Before his first term began in 2019, he was already advocating for a change from Georgia’s previous use of a “signature match” system for verifying absentee ballot applications.
“People don’t realize – did you know that there’s a political party that sued us over our absentee voting, the signature match? Do you know which one it was?” Raffensperger asked, and answered, “It was actually both of them. It was the Democrat Party that sued us and the Republican Party.”
As he noted, the Democratic Party of Georgia, along with an organization founded by Stacey Abrams, sued the state after Abrams, in her first time as the Democratic nominee for governor in 2018, lost by a narrow 55,000-vote margin and did not concede.
“Then after the Republican Party lost in 2020, we got sued on the other side,” Raffensperger said.
He proposed the system of requiring certain forms of photo ID, which for most Georgia residents means a drivers license, with absentee ballot applications because the driver’s license number provides an “objective criteria,” he said.
Both Minnesota, which he referred to as a “Democrat” state, and Nebraska, a “Republican” state, had pioneered the use of photo ID with absentee ballots.
“By having a driver’s license number, it’s objective,” Raffensperger said. “They’ve been using that in Minnesota. Minnesota has never been sued by the Department of Justice, and actually, just so you’re aware, we are being sued currently by the Department of Justice on that very fact.”
“We will win. We’ll meet them and beat them in a court of law,” he said.
Vindicated?
He noted that Senate Bill 202 “actually increased” Georgia’s required number of statewide early voting days to 17 before a general election, including two required Saturdays.
Georgia had strong turnout on both Saturdays in 2022, he said.
“Guess who votes on Saturdays, people with jobs, because they couldn’t get off Monday to Friday – so that was a tremendous benefit to all of Georgia; it didn’t pick one party or another,” he said.
But Biden had “pilloried” Georgia officials over Senate Bill 202, while “his home state of Delaware has only has 10 days of early voting,” said Raffensperger.
The criticisms of Senate Bill 202, including calls for boycotts of Georgia, focused on other aspects of the legislation. These include restrictions on the use of drop boxes, a reduction in days for obtaining absentee ballots and a prohibition on outside groups supplying food and water to people waiting in line to vote.
Raffensperger noted that both the conservative Heritage Foundation and the Bipartisan Policy Center, which he said is “actually on the other side of the aisle,” have since rated Georgia among the top states for election reliability.

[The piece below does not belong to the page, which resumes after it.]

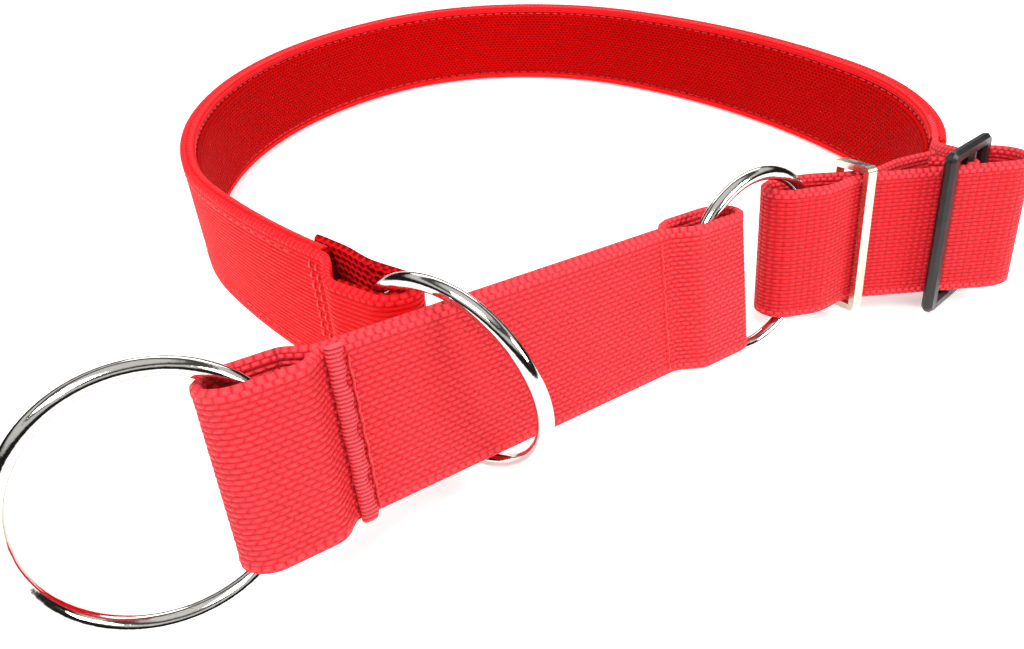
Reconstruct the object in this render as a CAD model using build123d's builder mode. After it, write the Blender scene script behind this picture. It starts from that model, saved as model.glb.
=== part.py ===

A club member, noting some of the boycotts, asked Raffensperger if he feels vindicated.
“I know it did cost us the All-Star Game,” he said. “If it helps you at all, we did win the World Series.”
Of course that was the Atlanta Braves’ win, back in fall 2021. Raffensperger and his wife took their grandson, 11 at the time, to the Saturday game.
“We had the time of our life,” Raffensperger said. “So that was sweet justice right there.”